Sempre il sangue versato a Via Acca Larenzia, infine, sottolineano ancora Cutonilli e Valentinotti nel saggio che ricordavamo, è in parte alle origini delle scelte criminali anche di quei giovani di destra, già all’epoca dissidenti dalla linea legalitaria del MSI (come Franco Anselmi, Francesca Mambro e i fratelli Fioravanti) che nel ’78 opteranno pure loro per la lotta armata, animando i NAR e compiendo, a loro volta, attentati e omicidi.

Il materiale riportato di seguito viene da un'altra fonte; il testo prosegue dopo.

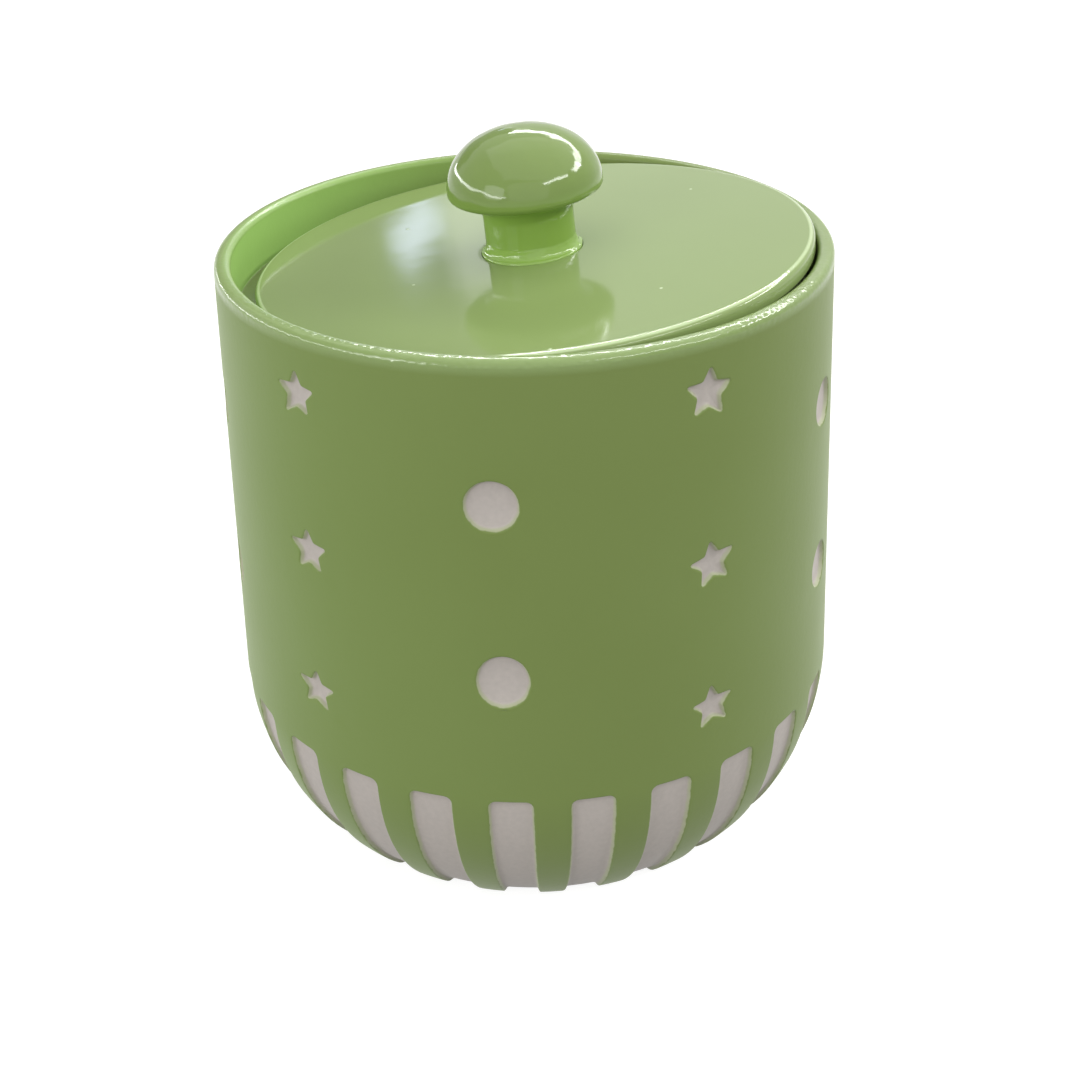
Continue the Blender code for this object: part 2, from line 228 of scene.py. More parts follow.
def whiteFill(tree, where, colour, rough, heights, gloss):
    edge = addNode(tree, "ShaderNodeAttribute", {"attribute_name": "paintEdge"}).outputs["Fac"]
    waver = addNode(tree, "ShaderNodeTexNoise", {
        "Scale": patternScale(whitePaint["waverPitch"]), "Detail": 3.0}, {"Vector": where})
    spread = addNode(tree, "ShaderNodeMath", {"operation": "MULTIPLY_ADD", 1: 2 * whitePaint["edgeWaver"]},
                     {0: waver.outputs["Fac"], 2: edge})
    inside = addNode(tree, "ShaderNodeMapRange", {
        "interpolation_type": "SMOOTHSTEP", "From Min": whitePaint["begin"],
        "From Max": whitePaint["whole"]}, {"Value": spread.outputs[0]})
    deep = addNode(tree, "ShaderNodeMapRange", {
        "interpolation_type": "SMOOTHSTEP", "From Min": whitePaint["thicken"],
        "From Max": whitePaint["thick"]}, {"Value": spread.outputs[0]})
    brush = addNode(tree, "ShaderNodeTexNoise", {
        "Scale": patternScale(whitePaint["brushPitch"]), "Detail": 2.0}, {"Vector": where})
    tone = addNode(tree, "ShaderNodeMix", {"data_type": "RGBA", 6: hexColour(whitePaint["shade"]),
                                           7: hexColour(whitePaint["colour"])}, {0: brush.outputs["Fac"]})
    paint = addNode(tree, "ShaderNodeMix", {"data_type": "RGBA", 6: hexColour(whitePaint["thinColour"])},
                    {0: deep.outputs["Result"], 7: tone.outputs[2]})
    colour = addNode(tree, "ShaderNodeMix", {"data_type": "RGBA"},
                     {0: inside.outputs["Result"], 6: colour, 7: paint.outputs[2]}).outputs[2]
    rough = addNode(tree, "ShaderNodeMix", {3: whitePaint["roughness"]},
                    {0: inside.outputs["Result"], 2: rough}).outputs[0]
    heights = addNode(tree, "ShaderNodeMath", {"operation": "MULTIPLY_ADD", 1: whitePaint["brushRise"]},
                      {0: brush.outputs["Fac"], 2: heights}).outputs[0]
    gloss = addNode(tree, "ShaderNodeMix", {3: 0.0}, {0: inside.outputs["Result"], 2: gloss}).outputs[0]
    return colour, rough, heights, gloss


# Lime lacquer sprayed on a cast resin body: satin, so the wall shows only soft pale bands, with a
# glossy lip. Sizes and pitches in mm, rises in multiples of the orange peel's depth. Two tints are
# painted light: a lighter, greener colour where light falls on the left, inside the mouth and faintly
# outside, and a paler lip at the front as a painted highlight, where the film also beads and is glossier.
bodyLook = {
    "thin": "718348", "deep": "6B7C41", "ior": 1.28, "roughness": 0.45, "coat": 0.06, "coatRoughness": 0.1,
    "filmPatch": 40, "peelPitch": 2.2, "peelDepth": 0.012, "sagPitch": 24, "sagRise": 2.0,
    "nib": "A9BE86", "nibSize": 0.25, "nibSpacing": 16, "nibSpread": "3D", "nibRise": 1.5,
    "paintedLightTint": "8AAF5C", "beadsAndPaintedHighlight": "788F4E", "rimCoat": 0.9, "beadPitch": 0.8, "beadRise": 7.5,
}
# The same lacquer rubbed to a high gloss: the lid mirrors the knob and the room, and the knob's
# thicker film has sagged in waves, so the lines of light on it waver.
lidLook = {
    "thin": "85995F", "deep": "7F9359", "ior": 1.4, "roughness": 0.09, "coat": 0.0, "coatRoughness": 0.03,
    "filmPatch": 30, "peelPitch": 3.5, "peelDepth": 0.004, "sagPitch": 11, "sagRise": 5.0,
    "nib": "B4C893", "nibSize": 0.35, "nibSpacing": 34, "nibSpread": "2D", "nibRise": 4.0,
    # The lid's paler edge tint is a painted highlight along its top edge.
    "paintedLightTint": "85995F", "beadsAndPaintedHighlight": "B0C292", "beadPitch": 0.8, "beadRise": 6.0,
}
# On the knob the neck's greener tint is painted bounce light, and the foot's paler tint a painted highlight.
knobLook = dict(lidLook, thin="758B4A", deep="6F8544", paintedLightTint="7C9C44", beadsAndPaintedHighlight="86A650",
                peelPitch=3.0, peelDepth=0.003, sagPitch=3.5, sagRise=45.0, nibSize=0.3, nibSpread="3D",
                beadPitch=1.0, beadRise=30.0)


jar = {
    "height": 103.8, "rimRadius": 50, "wallFlare": 0.035, "footRadius": 39.8,
    "cornerStart": 29.1, "cornerSweep": 54, "footReach": 1.1,   # mm of wall that the foot rounding takes
    "rimWall": 2.7, "rimOuterRounding": 1.1, "rimInnerRounding": 0.9,
    "ledgeDepth": 8.7, "ledgeWidth": 4.25, "ledgeEdgeRounding": 0.5, "ledgeCornerRounding": 0.25,
    "boreFootRadius": 41.8, "boreRounding": 12, "floor": 7,
    "boreDraft": 0.2, "draftDepth": 14,      # the bore is this much narrower at this depth under the ledge
    "footRing": 34.8, "footRingStep": 0.3, "footHollow": 1.2,
    "innerRing": 20,             # radius of an extra ring on the flat inside and under the foot
    "steps": 300,                # columns round the jar, 12 to a stripe
    "boreSteps": 9, "rimSteps": 5,           # steps in each rounding of the bore, of the rim and ledge
    "cornerSteps": 400,          # steps in which the corner is measured out
    "footSteps": 3, "footStep": 0.75,        # rows of the foot rounding and mm of wall to each
    "recess": 0.8,               # how deep the motifs are sunk
    "paintedLightSide": math.radians(-90),          # the left, where falling light is painted in as a lighter tint
    "paintedLightOutside": 0.12,                    # how much of that painted light shows outside, as a share
    # rows of the mesh: mm below the rim's rounding, mm below the rim between the stars and the
    # stripes, and the number of rows on the corner
    "rimRows": (0.01, 1.3), "plainRows": (68.5, 70.1, 71.6, 72.9), "cornerRows": 16,
}
motifs = {
    "turn": math.radians(-5.2), "columns": 10,   # azimuth of the column in front
    "starRadius": 4.35, "waist": 0.48, "tipRounding": 0.3, "waistRounding": 0.5, "dotRadius": 4.05,
    "leastRounding": 0.05,
    "tipAngle": math.radians(24.7), "waistAngle": math.radians(60.7),     # half the angle at each corner
    "tileHalf": 6, "tileRows": 8,            # columns to each side and rows of mesh that a motif takes
    "spots": 40,                 # vertices round a motif's outline, those round its tile
    # by chance: mm to the side, mm down, degrees of turn, stretch, and reach of a star's tips
    "sideways": 0.8, "upDown": 0.5, "turning": 5, "stretch": (0.96, 1.03), "tipReach": (0.93, 1.05),
}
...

Al Verano, sempre il 7 gennaio mattina, una folla di simpatizzanti, ma anche semplici cittadini, ha partecipato alla commemorazione dei morti di Via Acca Larenzia: con prima tappa il monumento funebre di Goffredo Mameli, seconda la tomba di Stefano Recchioni (che, per singolare coincidenza della storia, riposa accanto a Marta Russo, la ragazza uccisa nel maggio 1997alla "Sapienza"), e, in ultimo, il Sacrario dei caduti di tutte le guerre. Dopo la rievocazione,. da parte di vari oratori, del clima di guerra civile degli anni '70 "e dintorni" , e il ricordo (fatto da Emanuele Merlino) del clima d' un secolo fa (1917- '18), nei mesi della disfatta di Caporetto e della successiva, eroica resistenza sul Grappa, Fabio Rampelli, capogruppo di FLDI alla Camera, ha sottolineato l 'esigenza d' una riconciliazione nazionale tra gli italiani che, però, sappia rileggere la storia "per intero, non a fette": cercando, per quanto possibile, di costruire una memoria comune dell' Otto-Novecento.